My Last Lacrosse Game (But Mostly Just Me Rambling)

     Inevitably, all athletes must play their last game. And as my lacrosse career slowly comes to a close (and I say slowly because after a big win this past weekend, the Lebanon Valley Men's lacrosse team keeps on moving right into the playoffs) I can't help but reflect upon what lacrosse really has meant to me.
     I can remember playing tee-ball for one year. One year only, because I couldn't stand being still. If they put me in the outfield I would run in circles and play with random things I found or flowers. If they put me in the in field I ignored basic organized baseball strategy and ran to make every play instead of throwing. Also, I remember distinctly crying when I didn't get on base every time I was at bat. But overall, baseball didn't fit me.  So like my older brother, I moved to lacrosse. 
     My first coach was named Fred Schlick. He coached me through most of my adolescent lacrosse career along with a slew of other fathers, most notably Mr. Farenchek,  whose son played goalie with me for most of my life as well. Lacrosse was never a huge sport in Pennsylvania, and I guess part of me loved that about it. I made friends with kids at year round leagues and tournaments. I thought it was the coolest thing to know kids from all the different teams. It was a tight knit community. Really it still is.  I can, specifically, remember playing for a team called "The Green Meanies" numerous times in my life. We used to go to this summer tournament every year for Fathers' Day weekend. Most of the time we got our butts kicked by the teams from New York, Virginia, Maryland. Places that have much more advanced lacrosse programs than us. I also remember we beat a Virginia team once, and that was just about the highlight of my career at about thirteen. The most notable difference between the kind of lacrosse us PA kids played versus the kind of lacrosse those kids from other states played was stick skills. Most of the people coaching us, with the exception of Coach Schlick, were not lacrosse players, usually just Dad's who graciously volunteered their time. Our strategy usually consisted of just trying to be better athletes, which worked against poorly coached teams, and failed miserably against well coached teams.
     Fast forward a bit to High School lacrosse. My freshman year, my father was the coach. And despite the preconceived notions about what that would entail, I didn't start a single game that year. I didn't start a single game until the next season, when he was no longer coaching. My father, was no a lacrosse player. He was a coach of just about every other sport. So his plan, which worked through his 8 year career coaching at Boyertown, was to surround himself with coaches who were lacrosse players. Hilariously, his first year coaching was his least experienced and most successful. He took that team to a championship. But anyway, this story is about me.
     My sophomore year I finally got to start. Mostly because the team was desperate for defensemen, but either way I played. We were mildly successful, but plagued with upper-classmen injuries and lacked a real leader.

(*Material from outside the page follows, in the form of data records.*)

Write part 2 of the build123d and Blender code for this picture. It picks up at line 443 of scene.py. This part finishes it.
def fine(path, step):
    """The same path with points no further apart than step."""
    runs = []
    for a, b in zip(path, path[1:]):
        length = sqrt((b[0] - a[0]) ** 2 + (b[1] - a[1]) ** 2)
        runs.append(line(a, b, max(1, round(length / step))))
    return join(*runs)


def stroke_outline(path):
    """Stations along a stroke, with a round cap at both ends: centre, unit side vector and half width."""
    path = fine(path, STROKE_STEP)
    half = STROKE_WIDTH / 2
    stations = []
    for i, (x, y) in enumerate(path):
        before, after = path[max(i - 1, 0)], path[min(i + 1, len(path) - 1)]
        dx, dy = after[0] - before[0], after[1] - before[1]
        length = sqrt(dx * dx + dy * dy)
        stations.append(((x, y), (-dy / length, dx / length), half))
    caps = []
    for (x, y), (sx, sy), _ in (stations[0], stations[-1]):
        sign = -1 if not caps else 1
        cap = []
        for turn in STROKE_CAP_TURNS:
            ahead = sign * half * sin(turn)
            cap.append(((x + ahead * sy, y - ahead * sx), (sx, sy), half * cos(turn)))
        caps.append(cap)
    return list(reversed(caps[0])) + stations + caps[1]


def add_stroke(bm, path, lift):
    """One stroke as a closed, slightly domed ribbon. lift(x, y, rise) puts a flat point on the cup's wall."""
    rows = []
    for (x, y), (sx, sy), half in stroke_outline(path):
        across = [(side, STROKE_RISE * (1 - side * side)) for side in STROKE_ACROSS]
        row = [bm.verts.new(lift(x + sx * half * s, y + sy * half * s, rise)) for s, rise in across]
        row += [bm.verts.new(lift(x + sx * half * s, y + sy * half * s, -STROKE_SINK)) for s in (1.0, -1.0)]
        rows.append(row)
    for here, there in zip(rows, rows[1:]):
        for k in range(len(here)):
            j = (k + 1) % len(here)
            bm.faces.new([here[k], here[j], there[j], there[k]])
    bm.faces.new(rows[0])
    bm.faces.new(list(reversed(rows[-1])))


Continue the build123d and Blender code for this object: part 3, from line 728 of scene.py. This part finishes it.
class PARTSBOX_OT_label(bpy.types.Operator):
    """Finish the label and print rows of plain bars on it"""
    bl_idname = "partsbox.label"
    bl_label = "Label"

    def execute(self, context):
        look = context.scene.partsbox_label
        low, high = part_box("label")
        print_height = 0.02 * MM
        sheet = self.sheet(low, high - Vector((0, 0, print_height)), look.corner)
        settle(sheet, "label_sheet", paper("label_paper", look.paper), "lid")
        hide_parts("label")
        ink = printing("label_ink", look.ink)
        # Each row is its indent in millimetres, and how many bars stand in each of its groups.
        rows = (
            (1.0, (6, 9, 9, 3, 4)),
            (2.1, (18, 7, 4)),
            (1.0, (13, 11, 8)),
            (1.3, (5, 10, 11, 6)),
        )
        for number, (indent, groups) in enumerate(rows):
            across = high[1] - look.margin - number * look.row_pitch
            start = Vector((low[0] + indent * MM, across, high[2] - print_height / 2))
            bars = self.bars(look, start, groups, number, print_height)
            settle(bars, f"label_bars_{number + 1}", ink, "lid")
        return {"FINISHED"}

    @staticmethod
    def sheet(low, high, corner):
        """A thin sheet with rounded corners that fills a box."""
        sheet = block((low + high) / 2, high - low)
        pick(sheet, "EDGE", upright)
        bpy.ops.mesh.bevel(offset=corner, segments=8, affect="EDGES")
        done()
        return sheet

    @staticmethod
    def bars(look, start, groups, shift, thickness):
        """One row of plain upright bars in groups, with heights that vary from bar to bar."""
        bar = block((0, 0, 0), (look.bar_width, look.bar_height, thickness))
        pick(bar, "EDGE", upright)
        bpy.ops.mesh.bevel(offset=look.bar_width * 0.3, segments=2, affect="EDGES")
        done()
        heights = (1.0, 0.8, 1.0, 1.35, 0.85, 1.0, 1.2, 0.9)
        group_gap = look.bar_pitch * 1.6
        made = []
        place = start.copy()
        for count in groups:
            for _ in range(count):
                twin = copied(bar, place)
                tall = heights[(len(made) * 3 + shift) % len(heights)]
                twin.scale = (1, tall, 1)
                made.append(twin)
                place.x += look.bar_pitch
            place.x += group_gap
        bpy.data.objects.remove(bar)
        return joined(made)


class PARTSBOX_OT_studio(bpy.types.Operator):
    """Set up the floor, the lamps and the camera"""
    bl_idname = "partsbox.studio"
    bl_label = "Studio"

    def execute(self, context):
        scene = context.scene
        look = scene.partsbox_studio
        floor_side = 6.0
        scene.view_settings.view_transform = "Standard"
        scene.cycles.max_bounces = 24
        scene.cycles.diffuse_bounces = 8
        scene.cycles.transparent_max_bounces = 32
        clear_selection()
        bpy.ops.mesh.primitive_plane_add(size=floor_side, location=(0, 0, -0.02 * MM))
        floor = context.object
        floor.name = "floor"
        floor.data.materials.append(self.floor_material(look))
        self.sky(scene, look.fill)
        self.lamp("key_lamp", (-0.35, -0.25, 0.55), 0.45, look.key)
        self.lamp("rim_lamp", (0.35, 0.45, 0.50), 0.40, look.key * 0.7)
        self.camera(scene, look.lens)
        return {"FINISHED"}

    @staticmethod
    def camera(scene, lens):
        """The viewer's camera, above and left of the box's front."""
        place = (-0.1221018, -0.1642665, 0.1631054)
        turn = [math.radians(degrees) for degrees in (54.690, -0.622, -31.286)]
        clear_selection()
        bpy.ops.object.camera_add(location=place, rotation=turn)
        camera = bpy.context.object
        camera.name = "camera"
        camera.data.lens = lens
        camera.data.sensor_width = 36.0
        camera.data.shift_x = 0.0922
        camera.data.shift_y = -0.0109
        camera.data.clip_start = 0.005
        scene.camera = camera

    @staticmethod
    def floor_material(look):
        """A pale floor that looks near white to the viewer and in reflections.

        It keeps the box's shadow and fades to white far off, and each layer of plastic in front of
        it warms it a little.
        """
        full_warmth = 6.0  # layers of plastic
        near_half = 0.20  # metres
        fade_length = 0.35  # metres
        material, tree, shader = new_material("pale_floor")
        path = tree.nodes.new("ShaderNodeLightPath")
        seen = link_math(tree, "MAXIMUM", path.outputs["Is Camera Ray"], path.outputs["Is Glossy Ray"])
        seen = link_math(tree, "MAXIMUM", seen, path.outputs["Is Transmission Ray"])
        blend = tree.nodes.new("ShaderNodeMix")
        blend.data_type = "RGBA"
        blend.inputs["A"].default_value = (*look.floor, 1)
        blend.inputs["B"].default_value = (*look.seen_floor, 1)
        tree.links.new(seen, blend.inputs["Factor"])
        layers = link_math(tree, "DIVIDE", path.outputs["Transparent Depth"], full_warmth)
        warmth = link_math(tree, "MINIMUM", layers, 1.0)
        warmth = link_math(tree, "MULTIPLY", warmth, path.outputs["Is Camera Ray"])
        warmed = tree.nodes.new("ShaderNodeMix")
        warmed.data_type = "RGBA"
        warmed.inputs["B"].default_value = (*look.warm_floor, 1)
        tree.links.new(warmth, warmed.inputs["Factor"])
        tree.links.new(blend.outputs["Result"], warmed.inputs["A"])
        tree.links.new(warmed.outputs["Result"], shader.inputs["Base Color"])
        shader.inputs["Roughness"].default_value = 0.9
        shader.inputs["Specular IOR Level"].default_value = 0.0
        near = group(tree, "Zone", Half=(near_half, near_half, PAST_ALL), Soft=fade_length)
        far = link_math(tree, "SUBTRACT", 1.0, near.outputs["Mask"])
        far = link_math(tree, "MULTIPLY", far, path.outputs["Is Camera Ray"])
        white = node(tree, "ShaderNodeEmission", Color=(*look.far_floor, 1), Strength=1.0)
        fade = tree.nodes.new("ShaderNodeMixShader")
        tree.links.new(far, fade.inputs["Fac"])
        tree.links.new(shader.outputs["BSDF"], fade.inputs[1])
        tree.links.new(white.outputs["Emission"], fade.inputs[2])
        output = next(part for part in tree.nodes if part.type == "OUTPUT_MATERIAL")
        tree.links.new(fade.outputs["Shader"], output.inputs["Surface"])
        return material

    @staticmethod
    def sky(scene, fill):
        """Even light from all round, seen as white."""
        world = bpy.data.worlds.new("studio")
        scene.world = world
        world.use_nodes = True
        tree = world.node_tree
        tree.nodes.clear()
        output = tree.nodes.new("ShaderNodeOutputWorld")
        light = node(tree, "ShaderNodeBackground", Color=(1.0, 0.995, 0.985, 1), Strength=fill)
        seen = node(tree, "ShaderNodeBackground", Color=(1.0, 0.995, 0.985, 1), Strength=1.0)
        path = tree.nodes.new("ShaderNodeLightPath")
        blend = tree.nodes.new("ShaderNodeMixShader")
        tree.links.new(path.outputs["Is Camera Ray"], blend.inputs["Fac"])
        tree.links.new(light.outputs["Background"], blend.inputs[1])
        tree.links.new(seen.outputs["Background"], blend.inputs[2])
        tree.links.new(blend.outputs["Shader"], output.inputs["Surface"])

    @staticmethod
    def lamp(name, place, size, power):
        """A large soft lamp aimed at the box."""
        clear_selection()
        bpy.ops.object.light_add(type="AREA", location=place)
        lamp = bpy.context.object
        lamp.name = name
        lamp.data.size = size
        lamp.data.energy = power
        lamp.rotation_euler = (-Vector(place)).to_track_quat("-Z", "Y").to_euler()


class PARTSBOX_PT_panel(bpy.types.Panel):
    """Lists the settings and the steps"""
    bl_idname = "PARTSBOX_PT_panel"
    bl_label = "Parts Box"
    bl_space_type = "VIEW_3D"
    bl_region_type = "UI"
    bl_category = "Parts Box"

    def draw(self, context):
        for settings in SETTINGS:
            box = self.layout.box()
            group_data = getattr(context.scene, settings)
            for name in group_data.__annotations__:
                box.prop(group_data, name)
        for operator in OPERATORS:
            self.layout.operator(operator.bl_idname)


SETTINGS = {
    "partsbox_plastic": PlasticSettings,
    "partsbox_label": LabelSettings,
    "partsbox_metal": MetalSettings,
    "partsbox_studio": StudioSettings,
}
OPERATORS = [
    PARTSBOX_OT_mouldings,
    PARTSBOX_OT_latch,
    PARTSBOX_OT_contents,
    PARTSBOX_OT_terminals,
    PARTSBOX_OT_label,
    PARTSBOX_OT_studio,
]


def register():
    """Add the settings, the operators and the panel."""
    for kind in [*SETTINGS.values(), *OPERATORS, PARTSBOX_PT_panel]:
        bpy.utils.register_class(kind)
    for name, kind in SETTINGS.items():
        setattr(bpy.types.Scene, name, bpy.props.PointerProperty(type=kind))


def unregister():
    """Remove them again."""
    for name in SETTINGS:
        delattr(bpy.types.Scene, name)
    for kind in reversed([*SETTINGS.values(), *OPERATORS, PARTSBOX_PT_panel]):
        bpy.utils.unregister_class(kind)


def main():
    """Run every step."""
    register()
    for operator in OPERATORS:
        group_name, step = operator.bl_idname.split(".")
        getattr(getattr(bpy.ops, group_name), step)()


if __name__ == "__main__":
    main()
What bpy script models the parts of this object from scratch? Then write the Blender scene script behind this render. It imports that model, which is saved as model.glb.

     Junior year was probably the most fun I had ever had playing lacrosse, I must say.  That team I mentioned before, "The Green Meanies," essentially reunited that year. Matt Farenchak, Tyler Poley, Zach Richter, Matt Richter, Zach Teator and Jake Ridenour made up most of our teams starting line up.  We were a pretty successful team and ended up making it to the Semi-Finals and losing 5-4 in overtime. Unfortunate, but still to this day, I have to say nothing was more fun than a full season with those guys.
     College lacrosse, however was a whole different animal. Notice I left out my senior year. The supposed highlight year of any athletes high school career. That's because I didn't have one. Unfortunately, I tore my ACL in a winter indoor tournament and was unable to even play in a practice. I didn't take it well, to be honest. I am embarassed to say I abandoned my team after that. I couldn't handle it. I was content at the time calling it quits. I had recieved offers from a few division three schools and division two schools to play lacrosse. But I didn't think there would be any chance of me playing following an ACL tear. And that's when Lebanon Valley College entered into the equation.
     It wasn't easy to return to the game I loved after suffering one of the worst injuries an athlete can endure. And I distinctly remember a conversation I had with my mom the day before the first day of practice when I told her I was afraid that I couldn't do it. And she told me to play the first week and see what happens. And I was fat (haha still am, just I was fatter then), slow and about 60% compared to my athletic abilities in high school. But the love for the game was there, and I have a feeling my mom knew that one minute back on the field was all it took.
      Fast forward again, to last year, my junior year. That was the first year I started every game. I came back lighter, faster and stronger. I took what Coach Haus had told me and I used it to fuel my fire. I didn't let the fact I was too slow deter me. I got faster. Because I wanted to play.  I refused to be kept off the field. It's not like I spent my life thin before this moment. I had been told by many coaches eventually I would need to be faster, or I wouldn't be successful. But I knew that my junior year was my biggest year. If I didn't play my junior year, how could a coach put a senior on the field with limited game experience, over a freshman with more potential and time to develop. He couldn't, so I made sure I was needed.  This mentality helped me through to my senior year as well.
     Which brings us to now. And to the title to the title of this post which is "My Last Lacrosse Game." I haven't had it yet. I know it's coming, and obviously every player's dream is to have their last game be a win in the biggest game of the year. And I will do my best to make sure that happens. But I also know that most people don't even get the opportunity I have. My team has currently clinched playoffs in our conference. There are seniors out there who have already taken their last faceoff, picked up their last groundball and scored their last goal. I bet there are seniors who regret the things they didn't do. I'm determined to make sure I'm not one of those seniors. I have embraced every single day of practice, every event, every game. And I think the guys on my team can attest to that. Lacrosse is the most important thing in my life most of the time, and much of the time to a fault. But My last lacrosse game, I can promise you, I won't regret anything. I don't know how to not play hard, because I know what its like to be told "you can't physically play." I have played every moment of the last four years with every part of me. My body, my heart, every part of me has been put into every moment. So when people say something like "leave it all out on the field" I think that's silly. It's a great sentiment for those guys who leave the field with regret because they look at that game and think, what could I have done before that day to be better. I should have lifted, I should have run or they blame others and say it's not fair. I won't be one of those guys because I know that every player on my team knows that I have left it all out on every day in the weight room, every run we've ever been on, every practice we've ever had and every scrimmage we've ever played. And I'm not the only one. But I can only speak for myself. I love this game, I love this team and I have loved every opportunity I have been given to play. I believe I am the best lacrosse player I will ever be, and it's because of every moment I didn't leave up to chance. And I will never regret that.